Given request: Return, unaltered, every line from the beginning of the material below up to and including the one with "# under the middle of the rack.".

Information shown:

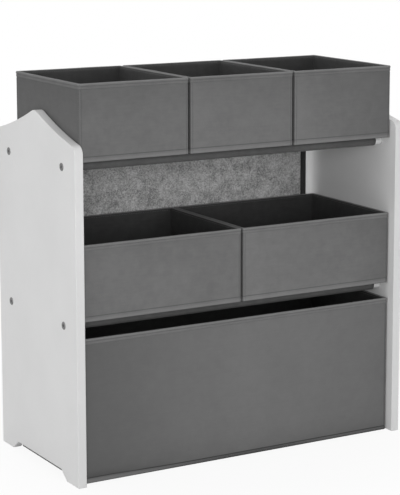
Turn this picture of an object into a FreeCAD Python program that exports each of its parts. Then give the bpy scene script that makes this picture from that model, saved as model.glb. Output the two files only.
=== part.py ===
import FreeCAD, Part
import math
import os

import Sketcher

# A free-standing rack for toys. Two gabled side panels are tied together by four steel tubes. Cloth
# slings between the tubes carry the upper and the middle row of cloth bins, and one wide bin stands on
# the floor between the panels. X runs to the right, Y to the back, Z up. The origin lies on the floor,
# under the middle of the rack.

# Driving dimensions in millimetres.
SIZES = {
    # Side panels
    "overall_width": 625.0,  # over the outer faces of the two panels
    "panel_depth": 295.0,  # front edge to back edge
    "panel_thickness": 15.0,
    "shoulder_rise": 35.0,  # upper tube axes to the corner of slope and upright edge, before rounding
    "gable_rise": 46.0,  # that corner to the one where both slopes meet, before rounding
    "gable_curve_radius": 800.0,  # the slopes are slightly hollow
    "peak_radius": 25.0,
    "shoulder_radius": 16.0,
    "foot_length": 42.5,  # floor contact of one foot
    "foot_slant": 21.5,  # how far the arch side leans over its height
    "arch_height": 15.0,
    "edge_rounding": 1.2,
    # Cross tubes
    "tube_diameter": 14.0,
    "tube_wall": 1.0,
    "tube_setback": 46.5,  # tube axes in from the front and back edges of the panels
    "upper_tube_height": 511.0,
    "middle_tube_height": 256.2,
    # Threaded inserts in the tube ends
    "insert_flange": 1.2,
    "insert_length": 20.0,
    "insert_ease": 0.1,
    # Panel screws
    "screw_diameter": 6.0,
    "screw_length": 30.0,  # under the head
    "screw_head_diameter": 13.0,
    "screw_head_height": 0.8,
    "screw_head_rounding": 0.4,
    "socket_across_flats": 4.0,
    "socket_depth": 1.4,
    "screw_hole_ease": 0.3,
    "thread_ease": 0.05,
    # Shelf slings
    "sling_cloth": 1.0,
    "sleeve_ease": 0.2,
    "sling_end_gap": 14.0,  # bare tube between the sling and the panel
    # Back panel
    "felt_thickness": 1.6,
    "edging_end_gap": 14.5,  # light gap between the edging and the panel
    "felt_overlap": 6.0,  # how far the felt runs past each rear tube axis
    "felt_ease": 0.2,
    "edging_width": 12.0,
    "edging_cloth": 0.7,
    # Bins, outside
    "bin_setback": 15.7,  # bin front behind the front edge of the panels
    "bin_rear_ease": 4.4,  # bin back to the edging of the back panel
    "bin_side_ease": 1.5,  # bin to panel
    "bin_gap": 4.0,  # bin to bin
    "bin_rest_ease": 0.3,  # bin to the sling under it
    "small_bin_height": 123.5,
    "lower_bin_headroom": 11.0,  # lower bin rim to the middle sleeves above it
    # Bins, layers from the outside in
    "rim_cloth": 0.6,
    "rim_height": 10.0,
    "hem_cloth": 0.4,
    "hem_height": 10.0,
    "shell_cloth": 0.8,
    "wall_board": 2.0,
    "lining_cloth": 0.6,
    "layer_ease": 0.1,
    "base_board": 3.0,
    "base_board_ease": 1.0,
}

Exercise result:
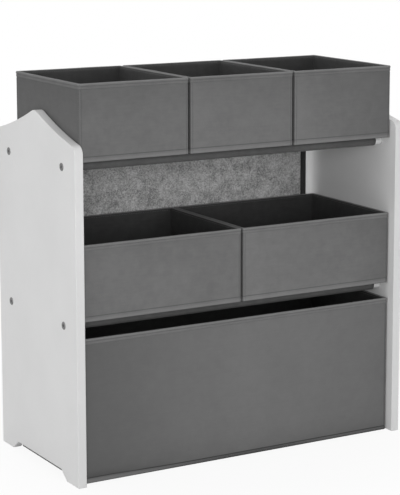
Turn this picture of an object into a FreeCAD Python program that exports each of its parts. Then give the bpy scene script that makes this picture from that model, saved as model.glb. Output the two files only.
=== part.py ===
import FreeCAD, Part
import math
import os

import Sketcher

# A free-standing rack for toys. Two gabled side panels are tied together by four steel tubes. Cloth
# slings between the tubes carry the upper and the middle row of cloth bins, and one wide bin stands on
# the floor between the panels. X runs to the right, Y to the back, Z up. The origin lies on the floor,
# under the middle of the rack.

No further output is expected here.